The word polyphiloprogenitive overwhelms everything in its vicinity and brings readers to a stop, from which they may find it difficult to get restarted. It's quite natural in such a situation for humble readers to blame themselves for lacking the necessary familiarity with the intimidating term to come to grips with the rest of the passage. But such self-blame is not always justified.
According to Merriam-Webster's Online Dictionary, polyphiloprogenitive (which has been around since at least 1919) has a single, simple definition: "extremely prolific." Let's try replacing the intimidating word in the sentence with its less scary definition (and include the preceding sentence in the article for context), and then see how it looks:
But we knew from the start the genome project would never be complete. The maps, or the sequences, are just the start of many lines of research, extremely prolific, multiply multiple genome projects.
To my mind, the second sentence of the excerpt is very nearly gibberish—an especially unfortunate circumstance given that it appears in a column that takes scientists to task for using "sloppy language" and for failing "to get more fully and precisely into the proper language of genetics." To make the OP's quotation coherent, you'd have to alter its back end extensively, along these lines:
But we knew from the outset that the genome project would never be complete. The maps, or the sequences, are just the start of many lines of research, as the progeny of this extremely prolific source of research opportunities will quickly multiply in the form of multiple subsidiary genome projects.

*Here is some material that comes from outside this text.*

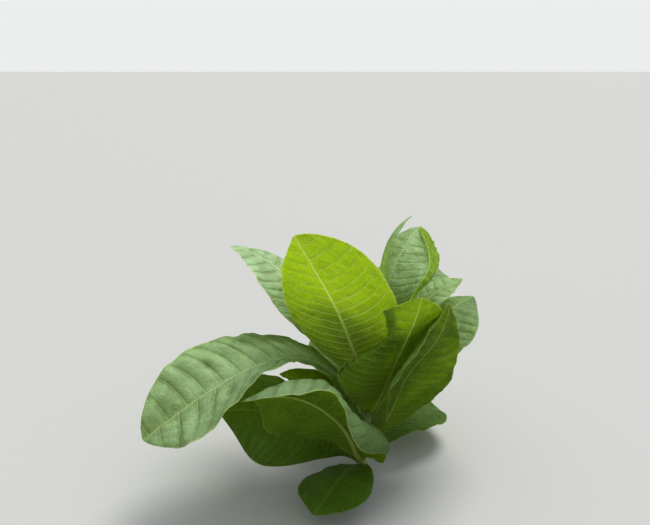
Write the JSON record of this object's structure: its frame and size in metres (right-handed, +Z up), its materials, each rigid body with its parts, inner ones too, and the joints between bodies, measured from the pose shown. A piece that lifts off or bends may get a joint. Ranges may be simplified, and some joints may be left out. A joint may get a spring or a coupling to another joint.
{
  "type": "tobacco plant",
  "caption": "Young field tobacco plant with one upright stem and large, stalkless, wavy leaves set round it in a rising spiral, from a fixed foot at ground level.",
  "frame": {"origin": "middle of the flat cut under the stem, at ground level", "axes": "+Z up, away from the ground; the picture looks along +Y and a little down, with +X to its right"},
  "size_m": [0.9483, 0.8014, 0.791],
  "materials": {
    "stem": "matt green skin with fine hairs",
    "leaf": "soft matt leaf, blue-green above and yellow-green below",
    "young_leaf": "soft matt young leaf, light yellow-green"
  },
  "bodies": {
    "root": {"bud": "young_leaf", "leaf_back_left": "leaf", "leaf_back_low_inner": "leaf", "leaf_back_low_outer": "leaf", "leaf_back_middle": "leaf", "leaf_back_right": "leaf", "leaf_back_upper": "leaf", "leaf_front_ground": "leaf", "leaf_front_middle": "leaf", "leaf_front_right": "leaf", "leaf_front_tall": "leaf", "leaf_left_arching_inner": "leaf", "leaf_left_arching_outer": "leaf", "leaf_left_ground": "leaf", "leaf_left_low_inner": "leaf", "leaf_left_low_outer": "leaf", "leaf_left_middle": "leaf", "leaf_left_upper": "leaf", "leaf_right_ground": "leaf", "leaf_right_middle": "leaf", "leaf_right_upper": "leaf", "leaf_top": "leaf", "stem": "stem", "young_leaf_back": "young_leaf", "young_leaf_front": "young_leaf"}
  },
  "joints": []
}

Considering that this article was published on 15 February 2001, I thought that perhaps the author's wording got garbled at some point after print publication, as sometimes happens to online articles when a Website changes its formatting and source code as part of a major site redesign (as must surely have occurred at Nature.com more than once in the 14 years since this article first appeared). But I haven't been able to find any online evidence that this happened, and I don't have access to a print copy of the relevant issue of Nature to check the original.
As to the OP's question about whether the quoted sentence makes sense as written, I don't think it does. Sometimes an emperor who looks naked to the unsophisticated eye really is naked.